U.S. Opposition and Geopolitical Tensions
Further complicating the regulatory landscape is the staunch opposition from the Trump administration, which has labeled the IMO's plan a "global carbon tax." The U.S. government has explicitly warned other IMO member countries against adopting the Net-Zero Framework, threatening retaliatory measures including tariffs, visa restrictions, and port levies should the effort succeed. U.S. officials argue that the measures would place "unnecessary burdens" on the shipping industry, raise transportation costs, cruise prices, and energy expenses for American consumers. They also suggest the framework could disproportionately benefit competitors like China, while restricting the use of LNG and biofuels—areas where the U.S. holds technological advantages. The U.S. withdrew from the initial talks in April and escalated its warnings in August.

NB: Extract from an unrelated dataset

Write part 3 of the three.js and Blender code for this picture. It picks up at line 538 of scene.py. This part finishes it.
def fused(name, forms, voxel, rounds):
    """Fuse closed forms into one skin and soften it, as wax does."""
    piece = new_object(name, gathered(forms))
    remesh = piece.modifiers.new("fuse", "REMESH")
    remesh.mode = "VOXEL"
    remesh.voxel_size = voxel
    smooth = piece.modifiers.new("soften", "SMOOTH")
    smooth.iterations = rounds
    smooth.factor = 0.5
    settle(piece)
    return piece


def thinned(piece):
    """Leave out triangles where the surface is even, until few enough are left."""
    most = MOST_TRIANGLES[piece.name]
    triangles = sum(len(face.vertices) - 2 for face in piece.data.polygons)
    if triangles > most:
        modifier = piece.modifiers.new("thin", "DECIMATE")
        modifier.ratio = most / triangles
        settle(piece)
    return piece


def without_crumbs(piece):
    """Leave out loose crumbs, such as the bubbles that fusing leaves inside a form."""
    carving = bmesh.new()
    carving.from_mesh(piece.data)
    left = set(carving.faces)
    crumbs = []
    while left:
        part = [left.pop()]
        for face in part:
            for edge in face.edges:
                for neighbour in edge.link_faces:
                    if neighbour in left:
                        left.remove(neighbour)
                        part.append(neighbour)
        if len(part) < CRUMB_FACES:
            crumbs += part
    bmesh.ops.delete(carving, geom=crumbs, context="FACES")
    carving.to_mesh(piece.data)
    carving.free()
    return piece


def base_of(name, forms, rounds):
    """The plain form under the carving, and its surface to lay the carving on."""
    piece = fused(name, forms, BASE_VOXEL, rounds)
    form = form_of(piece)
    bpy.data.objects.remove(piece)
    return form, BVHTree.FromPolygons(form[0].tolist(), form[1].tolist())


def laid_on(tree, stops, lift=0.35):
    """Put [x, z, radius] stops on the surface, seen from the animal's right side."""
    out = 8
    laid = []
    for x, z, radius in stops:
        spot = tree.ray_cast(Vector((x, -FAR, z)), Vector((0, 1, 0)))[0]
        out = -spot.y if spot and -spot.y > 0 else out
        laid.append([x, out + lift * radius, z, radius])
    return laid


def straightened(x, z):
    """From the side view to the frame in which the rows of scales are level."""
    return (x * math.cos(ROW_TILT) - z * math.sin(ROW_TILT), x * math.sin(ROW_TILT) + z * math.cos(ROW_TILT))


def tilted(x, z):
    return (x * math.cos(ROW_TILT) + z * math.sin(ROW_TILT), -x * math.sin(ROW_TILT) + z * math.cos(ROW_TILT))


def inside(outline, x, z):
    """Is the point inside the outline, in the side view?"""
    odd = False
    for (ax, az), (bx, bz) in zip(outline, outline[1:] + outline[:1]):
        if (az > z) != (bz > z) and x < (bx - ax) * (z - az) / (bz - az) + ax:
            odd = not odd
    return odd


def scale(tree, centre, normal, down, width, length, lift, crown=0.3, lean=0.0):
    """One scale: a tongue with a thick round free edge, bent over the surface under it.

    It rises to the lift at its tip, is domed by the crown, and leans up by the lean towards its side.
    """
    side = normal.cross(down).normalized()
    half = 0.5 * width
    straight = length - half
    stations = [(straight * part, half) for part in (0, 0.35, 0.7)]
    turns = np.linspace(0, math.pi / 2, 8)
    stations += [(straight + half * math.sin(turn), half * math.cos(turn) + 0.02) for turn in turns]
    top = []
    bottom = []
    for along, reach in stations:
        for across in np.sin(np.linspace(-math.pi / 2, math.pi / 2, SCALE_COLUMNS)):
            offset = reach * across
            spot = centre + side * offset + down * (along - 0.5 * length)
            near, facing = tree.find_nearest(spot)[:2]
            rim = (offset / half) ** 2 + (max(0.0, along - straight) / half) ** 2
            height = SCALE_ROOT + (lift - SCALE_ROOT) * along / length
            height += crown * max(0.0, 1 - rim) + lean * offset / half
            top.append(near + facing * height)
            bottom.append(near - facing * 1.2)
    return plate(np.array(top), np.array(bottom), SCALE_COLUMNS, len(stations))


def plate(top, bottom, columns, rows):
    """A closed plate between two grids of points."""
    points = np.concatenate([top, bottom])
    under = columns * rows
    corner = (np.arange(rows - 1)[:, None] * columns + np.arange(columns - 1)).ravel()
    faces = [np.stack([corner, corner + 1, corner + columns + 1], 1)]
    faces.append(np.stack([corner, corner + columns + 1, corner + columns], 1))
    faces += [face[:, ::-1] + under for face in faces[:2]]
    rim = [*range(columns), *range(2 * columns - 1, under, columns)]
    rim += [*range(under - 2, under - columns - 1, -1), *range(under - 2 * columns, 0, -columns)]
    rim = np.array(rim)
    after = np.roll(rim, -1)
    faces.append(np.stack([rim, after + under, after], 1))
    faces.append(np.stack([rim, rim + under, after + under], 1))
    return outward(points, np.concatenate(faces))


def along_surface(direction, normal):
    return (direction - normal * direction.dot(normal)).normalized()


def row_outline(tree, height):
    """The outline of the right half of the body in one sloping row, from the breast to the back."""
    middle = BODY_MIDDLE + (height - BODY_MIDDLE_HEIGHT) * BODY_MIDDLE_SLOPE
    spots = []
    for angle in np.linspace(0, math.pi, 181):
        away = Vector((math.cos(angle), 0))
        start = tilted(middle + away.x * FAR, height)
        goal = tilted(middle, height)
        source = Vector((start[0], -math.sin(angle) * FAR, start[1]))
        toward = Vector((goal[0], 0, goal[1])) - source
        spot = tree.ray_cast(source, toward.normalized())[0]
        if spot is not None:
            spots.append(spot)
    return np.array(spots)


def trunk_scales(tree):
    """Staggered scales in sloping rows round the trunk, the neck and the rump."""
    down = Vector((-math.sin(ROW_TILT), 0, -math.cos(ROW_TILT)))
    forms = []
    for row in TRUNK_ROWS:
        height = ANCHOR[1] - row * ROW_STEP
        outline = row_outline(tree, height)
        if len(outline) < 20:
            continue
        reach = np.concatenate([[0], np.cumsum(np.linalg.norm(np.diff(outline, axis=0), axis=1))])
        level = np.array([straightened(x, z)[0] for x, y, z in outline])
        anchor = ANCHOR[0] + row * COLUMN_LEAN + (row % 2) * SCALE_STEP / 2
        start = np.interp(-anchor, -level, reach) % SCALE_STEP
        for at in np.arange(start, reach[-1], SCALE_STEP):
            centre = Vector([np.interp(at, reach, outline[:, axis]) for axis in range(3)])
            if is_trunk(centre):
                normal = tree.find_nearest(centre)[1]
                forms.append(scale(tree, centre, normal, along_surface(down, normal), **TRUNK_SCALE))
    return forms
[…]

Despite U.S. opposition, most countries voted in favor of the framework earlier this year. The International Chamber of Shipping (ICS), representing over 80% of the world's merchant fleet, has also endorsed the framework, believing it will provide necessary clarity and incentives for investment in cleaner fuels.

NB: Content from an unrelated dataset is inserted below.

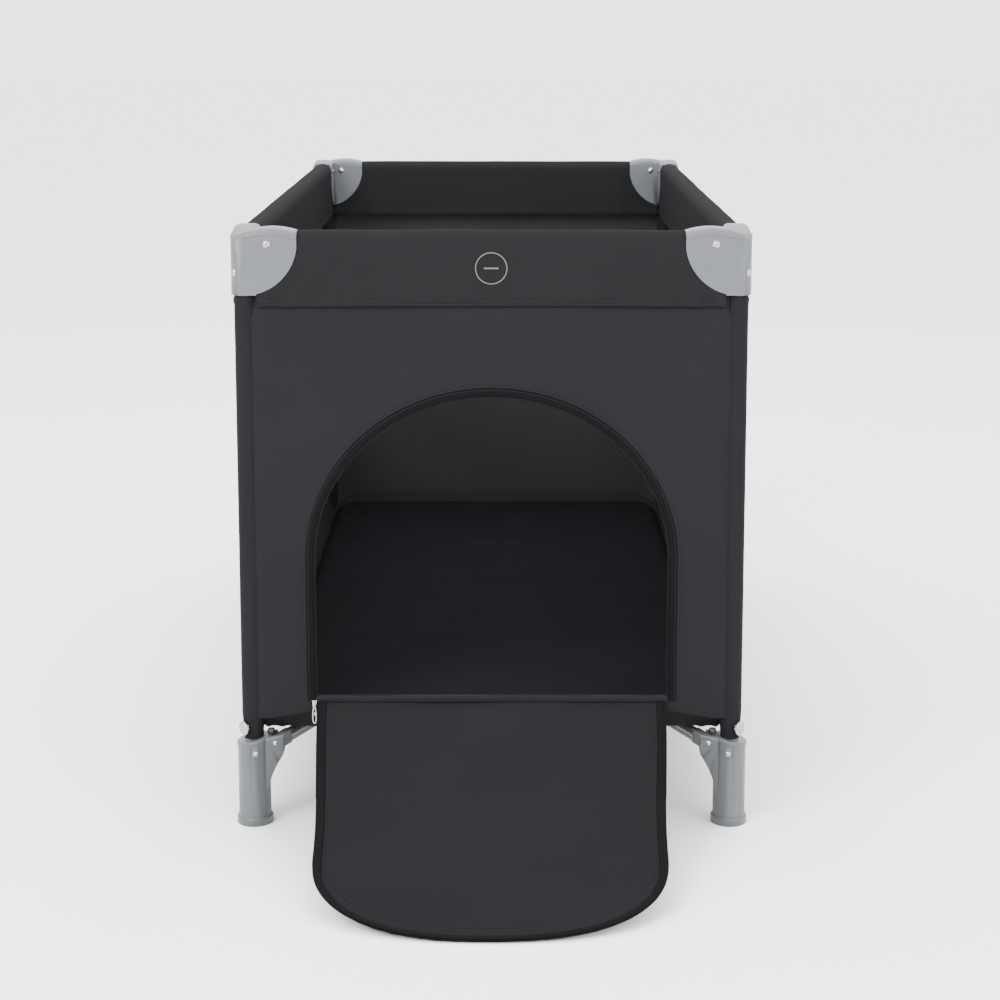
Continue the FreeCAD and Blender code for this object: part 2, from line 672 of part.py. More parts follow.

Broader Context and Investment Implications
The market's reaction to Frontline's concerns underscores the high volatility and uncertainty facing the shipping industry as it navigates complex environmental regulations and geopolitical tensions. While Frontline's stock has seen a recent dip, its strong year-to-date gain of over 57% suggests investor confidence in its operational capabilities prior to these specific regulatory headwinds.

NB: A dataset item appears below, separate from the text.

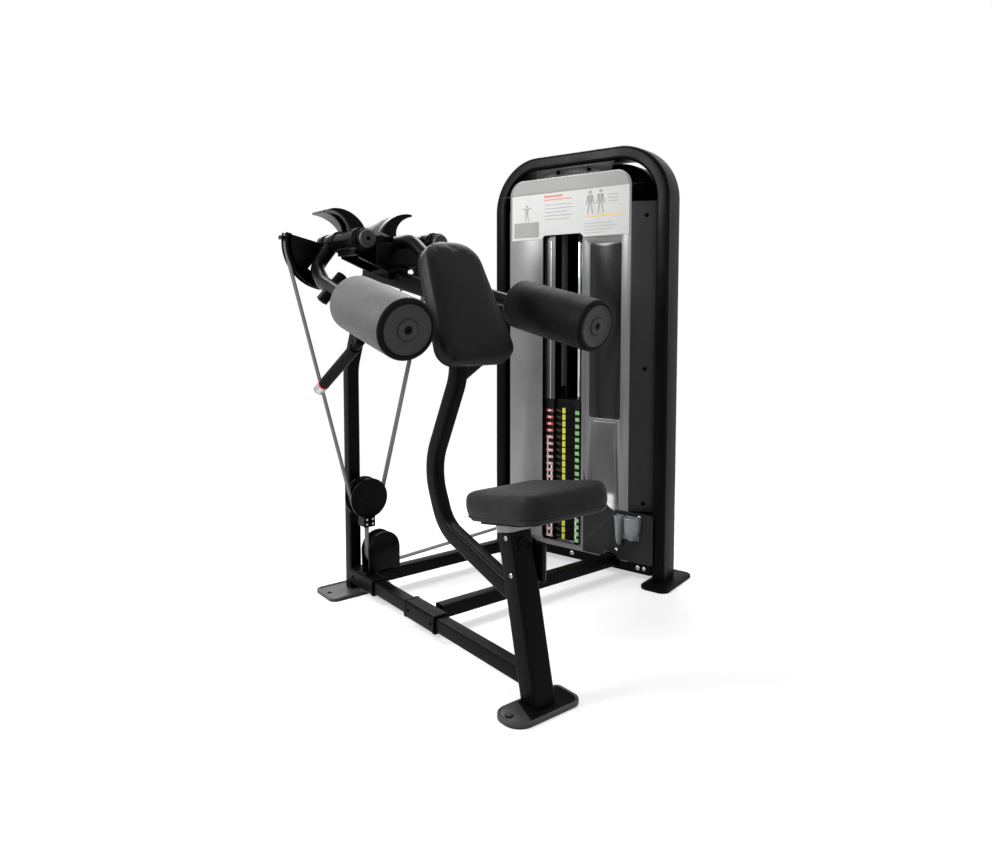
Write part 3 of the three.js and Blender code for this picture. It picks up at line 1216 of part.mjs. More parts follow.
function plates(count, bottom) {
  const top = bottom + count * stack.pitch - (stack.pitch - stack.plate);
  const { right, left, front, back } = plateEdges;
  const body = block(front, back, right, left, bottom, top);
  const grooves = [];
  for (let i = 1; i < count; i += 1) {
    const low = bottom + i * stack.pitch - (stack.pitch - stack.plate);
    const high = bottom + i * stack.pitch;
    const outside = block(front - overrun, back + overrun, right - overrun, left + overrun, low, high);
    const inside = block(
      front + stack.core, back - stack.core, right + stack.core, left - stack.core, low - overrun, high + overrun,
    );
    grooves.push(cut(outside, inside));
  }
  return cut(body, ...grooves, ...stackColumns(bottom, top, stack.bore, guideBore));
}

function buildStack() {
  const { right, left, front, back } = plateEdges;
  const baseFloor = crossbar.top + gap;
  const base = block(front, back, right, left, baseFloor, baseFloor + stackBase.thickness);
  const baseBores = stackColumns(baseFloor, baseFloor + stackBase.thickness, stack.bore, guideRod.radius + gap);
  add('stack_base', cut(base, ...baseBores), finishes.steel, towerGroup);
  add('weight_plates_resting', plates(restingCount, stackBottom), finishes.castIron, towerGroup);
  const pinHeight = liftedBottom + stack.plate / 2;
  const pinBore = rod(
    vector(front - overrun, stack.y, pinHeight), vector(front + selectorPin.reach + gap, stack.y, pinHeight),
    selectorPin.radius + selectorPin.slack, boreSides,
  );
  add('weight_plates_lifted', cut(plates(stack.lifted, liftedBottom), pinBore), finishes.castIron, towerGroup);

  const headBottom = liftedTop + gap;
  const head = block(front, back, right, left, headBottom, headBottom + stackHead.plate);
  const neck = block(
    stack.x - stackHead.neckDepth / 2, stack.x + stackHead.neckDepth / 2,
    stack.y - stackHead.neckWidth / 2, stack.y + stackHead.neckWidth / 2,
    headBottom + stackHead.plate / 2, stackHeadTop,
  );
  const [, ...guideBores] = stackColumns(headBottom, headBottom + stackHead.plate, stackHead.rod, guideBore);
  const selector = rod(
    vector(stack.x, stack.y, stackBottom), vector(stack.x, stack.y, headBottom + stackHead.plate / 2), stackHead.rod, boreSides,
  );
  const crossBore = rod(
    vector(stack.x - 2 * stackHead.rod, stack.y, pinHeight), vector(stack.x + 2 * stackHead.rod, stack.y, pinHeight),
    selectorPin.radius + selectorPin.slack, boreSides,
  );
  add('stack_head', join(cut(join(head, neck), ...guideBores), cut(selector, crossBore)), finishes.steel, towerGroup);

  const pinTip = vector(front + selectorPin.reach, stack.y, pinHeight);
  const shankLength = selectorPin.reach + selectorPin.stand;
  add('selector_pin', turned([
    [0, 0], [selectorPin.radius, 0], [selectorPin.radius, shankLength], [selectorPin.knob * 0.7, shankLength],
    [selectorPin.knob, shankLength + selectorPin.knob / 2], [selectorPin.knob, shankLength + selectorPin.knobLength],
    [0, shankLength + selectorPin.knobLength],
  ], pinTip, alongX.clone().negate()), finishes.chrome, towerGroup);

  const rodBottom = crossbar.top + gap;
  const rodTop = hoopInnerTop - gap;
  for (const [name, side] of [['right', -1], ['left', 1]]) {
    const y = stack.y + side * guideRod.spacing;
    const guide = rod(vector(stack.x, y, rodBottom), vector(stack.x, y, rodTop), guideRod.radius, boreSides);
    add(`guide_rod_${name}`, guide, finishes.chrome, towerGroup);
  }
}

buildPost();
buildPostFoot();
buildCollar();
buildSeat();
buildLockPin();
buildLever();
buildFloorTube();
buildSleeves();
buildRails();
buildSpine();
buildUpright();
buildChestPad();
buildHead();
for (const [side, name] of [[-1, 'left'], [1, 'right']]) {
  buildArm(side, name);
  buildCam(side, name);
}
buildFloatingPulley();
buildLowerPulley();
buildTowerLowPulley();
buildTowerHighPulley();
buildDriveBelt();
buildLiftBelt();
buildTowerFrame();
buildFrontShroud();
buildTowerCovers();
buildStack();

// The machine stands on the floor, centred on its own box
machine.updateMatrixWorld(true);
const box = new THREE.Box3().setFromObject(machine, true);
const centre = box.getCenter(vector(0, 0, 0));
machine.position.set(-centre.x, -centre.y, -box.min.z);

export default machine;
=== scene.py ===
import json
import math

import bmesh
import bpy
from mathutils import Matrix, Vector

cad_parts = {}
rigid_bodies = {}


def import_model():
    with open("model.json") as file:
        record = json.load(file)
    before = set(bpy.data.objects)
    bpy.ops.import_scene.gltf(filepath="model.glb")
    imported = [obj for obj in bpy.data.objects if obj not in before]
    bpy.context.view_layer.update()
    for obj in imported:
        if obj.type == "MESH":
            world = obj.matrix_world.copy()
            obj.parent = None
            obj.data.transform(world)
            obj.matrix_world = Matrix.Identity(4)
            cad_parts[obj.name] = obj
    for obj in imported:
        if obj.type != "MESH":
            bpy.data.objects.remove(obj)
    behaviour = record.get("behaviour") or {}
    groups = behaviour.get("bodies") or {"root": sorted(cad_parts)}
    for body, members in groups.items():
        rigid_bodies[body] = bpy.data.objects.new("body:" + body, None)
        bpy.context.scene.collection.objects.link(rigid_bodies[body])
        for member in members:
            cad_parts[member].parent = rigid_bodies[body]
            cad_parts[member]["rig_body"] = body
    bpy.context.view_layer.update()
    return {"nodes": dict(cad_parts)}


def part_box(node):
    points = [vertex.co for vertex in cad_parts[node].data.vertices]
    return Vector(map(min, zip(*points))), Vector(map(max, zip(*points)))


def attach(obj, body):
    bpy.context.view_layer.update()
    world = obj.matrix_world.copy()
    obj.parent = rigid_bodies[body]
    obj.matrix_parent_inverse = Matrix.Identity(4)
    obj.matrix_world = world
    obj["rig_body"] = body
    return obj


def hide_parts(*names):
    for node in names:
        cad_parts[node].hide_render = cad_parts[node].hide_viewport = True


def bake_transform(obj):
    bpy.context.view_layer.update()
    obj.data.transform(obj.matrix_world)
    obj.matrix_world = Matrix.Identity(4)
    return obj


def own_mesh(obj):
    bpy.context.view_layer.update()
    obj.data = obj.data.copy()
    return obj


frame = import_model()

print("frame loaded, with", len(frame["nodes"]), "nodes")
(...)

From a valuation perspective, Frontline's P/E ratio was 7.7x as of May 9, 2025, which is notably lower than the broader U.S. market average where P/E ratios often exceed 18x. This low P/E could indicate investor caution, potentially due to the company's recent trend of earnings decline. However, analysts following Frontline anticipate a 13% annual earnings per share (EPS) climb over the next three years, outpacing the 10% growth forecast for the broader market. This divergence between current earnings performance, P/E ratio, and future EPS forecasts highlights the complex factors at play for FRO.
Expert Commentary
Industry leaders have been vocal about the practical challenges of the proposed framework.
"It is essential that the IMO NZF implements GHG measures that are fit for purpose," stated a group of shipowners including Frontline Plc, urging amendments to ensure "realistic trajectories" and warning against "excessive financial burdens and inflationary pressure to the end-consumer." This sentiment highlights the industry's desire for feasible and economically sustainable decarbonization pathways rather than abrupt, potentially disruptive shifts.
Looking Ahead
The IMO is scheduled to vote on the Net-Zero Framework in October 2025, a decision that will be pivotal for global shipping. Detailed rules are expected to be released in Spring 2026, with enforcement commencing in 2027. The ongoing opposition from the Trump administration adds a layer of geopolitical risk, making the framework's final form and implementation highly uncertain. Investors in Frontline plc and the broader shipping industry will closely monitor these developments, as the outcome will significantly shape operational costs, competitive landscapes, and long-term sustainability efforts within the sector. The balance between ambitious environmental goals and economic realities will define the trajectory of global maritime trade in the coming years.